- Supplied information
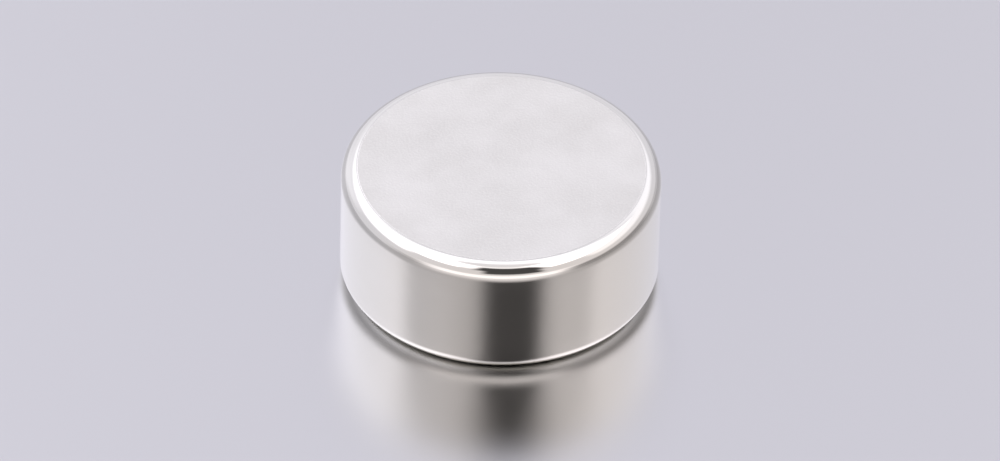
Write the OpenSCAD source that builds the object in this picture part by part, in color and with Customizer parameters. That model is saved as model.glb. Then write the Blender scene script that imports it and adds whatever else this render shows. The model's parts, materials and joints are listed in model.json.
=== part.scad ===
// Disc magnet: a plain round disc of sintered magnet, ground flat on both
// faces, tumbled so that its edges are rounded, and plated all over.
// It lies on one face. The origin is at the centre of that face, and +Z runs
// up through the disc, along its magnetic axis. All sizes are in millimetres.

/* [Disc] */
// Diameter over the plated wall
magnet_d = 1.95; // [1:0.05:12]
// Thickness from face to face
magnet_t = 0.8; // [0.5:0.05:6]

/* [Edges] */
// Radius that tumbling leaves on the edge round each face
edge_r = 0.1; // [0.02:0.01:0.2]

/* [Hidden] */
wall_r = magnet_d / 2;
// Sides of the wall, and of the circle that an edge is a quarter of
wall_sides = 180;
edge_sides = 48;

// What tumbling takes off the lower outer corner of the half section: a
// square as wide as the edge radius, less the quarter circle that stays.
module corner_loss() {
    translate([wall_r - edge_r, 0])
        difference() {
            square(edge_r);
            translate([0, edge_r])
                circle(r = edge_r, $fn = edge_sides);
        }
}

// Half section: a rectangle from the axis out to the wall, rounded at both
// outer corners. The upper corner is the lower one, mirrored.
module half_section() {
    difference() {
        square([wall_r, magnet_t]);
        corner_loss();
        translate([0, magnet_t])
            mirror([0, 1])
                corner_loss();
    }
}

// The whole magnet: the half section turned once round the magnetic axis
module disc_magnet() {
    color([0.89, 0.88, 0.89])
        rotate_extrude($fn = wall_sides)
            half_section();
}

disc_magnet();
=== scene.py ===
# %% [markdown]
# # A tiny disc magnet
# The object is one plain round disc, just under 2 mm across: a block of sintered
# magnet powder, ground flat on both faces, tumbled until its edges are round, and
# then nickel plated. It has no separate pieces, so the lesson is about two things:
# a turned shape with true rounded edges, and one metal that is satin on the faces
# and as bright as a mirror on the wall. A mirror shows its surroundings, so half
# of the look is the small studio that is built round the disc.

# %% Load the measured part
import json
import math

import bpy
import numpy as np
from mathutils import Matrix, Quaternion, Vector


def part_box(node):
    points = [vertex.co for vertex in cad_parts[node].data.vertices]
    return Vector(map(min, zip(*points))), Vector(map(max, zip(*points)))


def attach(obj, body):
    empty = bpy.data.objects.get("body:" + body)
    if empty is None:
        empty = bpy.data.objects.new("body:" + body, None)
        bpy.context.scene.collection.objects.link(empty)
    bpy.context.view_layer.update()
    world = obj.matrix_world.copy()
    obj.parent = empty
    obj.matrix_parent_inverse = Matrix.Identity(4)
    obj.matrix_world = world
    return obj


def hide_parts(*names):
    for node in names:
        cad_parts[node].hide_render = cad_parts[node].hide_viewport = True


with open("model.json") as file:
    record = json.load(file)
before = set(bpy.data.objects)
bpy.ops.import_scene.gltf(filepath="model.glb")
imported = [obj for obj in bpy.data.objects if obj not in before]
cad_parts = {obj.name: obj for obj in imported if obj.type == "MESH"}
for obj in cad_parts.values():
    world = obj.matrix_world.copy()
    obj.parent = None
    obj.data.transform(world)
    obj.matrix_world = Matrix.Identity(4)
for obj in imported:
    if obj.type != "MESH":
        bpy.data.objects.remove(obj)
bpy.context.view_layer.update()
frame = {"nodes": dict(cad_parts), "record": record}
print("nodes:", sorted(frame["nodes"]))

# %% [markdown]
# ## Sizes
# Nothing is measured again here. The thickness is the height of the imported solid,
# and the wall's radius and straight height are stated by the mount called wall.
# What the wall leaves at the top and the bottom is the radius of the edges.

# %% Sizes from the frame, in metres
MM = 0.001
MICRON = 0.001 * MM
magnet_low, magnet_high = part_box("disc_magnet")
wall_mount = next(m for m in frame["record"]["mounts"] if m["name"] == "wall")
wall_r = wall_mount["dims"]["r_mm"] * MM
thickness = magnet_high.z - magnet_low.z
edge_r = (thickness - wall_mount["dims"]["length_mm"] * MM) / 2
flat_r = wall_r - edge_r
print(f"wall radius {wall_r / MM:.3f} mm, thickness {thickness / MM:.3f} mm, edge {edge_r / MM:.3f} mm")

# %% [markdown]
# ## The half section
# Cut the real disc through its axis and one half of the cut is a rectangle with
# two rounded corners. A bevelled cylinder would give that too, but its corners
# would follow the bevel's own settings. Writing the section down keeps the edge
# a true quarter circle, and lets the rings crowd where the surface turns.

# %% Half section
EDGE_STEPS = 32
WALL_STEPS = 6
# Rings on the flat, as shares of its radius, closer together towards the edge
FLAT_SHARES = np.array([0.3, 0.6, 0.85, 0.96, 0.992, 0.999])


def half_section():
    """Radius and height of every ring, from near the middle of the lower face, out and up and back in.

    On a flat the height stays and the radius grows. On an edge both follow a quarter circle:
    radius = flat radius + edge radius * cos(angle), height = edge radius * (1 + sin(angle)), as
    the angle goes from -90 degrees to 0. The upper half is the lower half, mirrored in height.
    """
    angle = np.linspace(-np.pi / 2, 0, EDGE_STEPS + 1)
    edge_radii = flat_r + edge_r * np.cos(angle)
    edge_heights = edge_r * (1 + np.sin(angle))
    wall_heights = np.linspace(edge_r, thickness - edge_r, WALL_STEPS + 1)[1:-1]
    lower_radii = np.concatenate([FLAT_SHARES * flat_r, edge_radii])
    lower_heights = np.concatenate([np.zeros(len(FLAT_SHARES)), edge_heights])
    radii = np.concatenate([lower_radii, np.full(len(wall_heights), wall_r), lower_radii[::-1]])
    heights = np.concatenate([lower_heights, wall_heights, thickness - lower_heights[::-1]])
    return radii, heights


ring_radii, ring_heights = half_section()
print(len(ring_radii), "rings, widest", ring_radii.max() / MM, "mm")

# %% [markdown]
# ## Turning the section
# A lathe turns the section once round the axis. Here every ring is worked out at
# once: the grid's rows are the rings and its columns are the directions round the
# axis. The middle of each face is one shared point, so no hole or seam is left.

# %% Turn it into a closed mesh
TURN_STEPS = 512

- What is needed
Extract only the lines from the line with "rounded at both" through the line with "record = json.load(file)", keeping both end lines exactly as they are.

- Worked answer
// Half section: a rectangle from the axis out to the wall, rounded at both
// outer corners. The upper corner is the lower one, mirrored.
module half_section() {
    difference() {
        square([wall_r, magnet_t]);
        corner_loss();
        translate([0, magnet_t])
            mirror([0, 1])
                corner_loss();
    }
}

// The whole magnet: the half section turned once round the magnetic axis
module disc_magnet() {
    color([0.89, 0.88, 0.89])
        rotate_extrude($fn = wall_sides)
            half_section();
}

disc_magnet();
=== scene.py ===
# %% [markdown]
# # A tiny disc magnet
# The object is one plain round disc, just under 2 mm across: a block of sintered
# magnet powder, ground flat on both faces, tumbled until its edges are round, and
# then nickel plated. It has no separate pieces, so the lesson is about two things:
# a turned shape with true rounded edges, and one metal that is satin on the faces
# and as bright as a mirror on the wall. A mirror shows its surroundings, so half
# of the look is the small studio that is built round the disc.

# %% Load the measured part
import json
import math

import bpy
import numpy as np
from mathutils import Matrix, Quaternion, Vector


def part_box(node):
    points = [vertex.co for vertex in cad_parts[node].data.vertices]
    return Vector(map(min, zip(*points))), Vector(map(max, zip(*points)))


def attach(obj, body):
    empty = bpy.data.objects.get("body:" + body)
    if empty is None:
        empty = bpy.data.objects.new("body:" + body, None)
        bpy.context.scene.collection.objects.link(empty)
    bpy.context.view_layer.update()
    world = obj.matrix_world.copy()
    obj.parent = empty
    obj.matrix_parent_inverse = Matrix.Identity(4)
    obj.matrix_world = world
    return obj


def hide_parts(*names):
    for node in names:
        cad_parts[node].hide_render = cad_parts[node].hide_viewport = True


with open("model.json") as file:
    record = json.load(file)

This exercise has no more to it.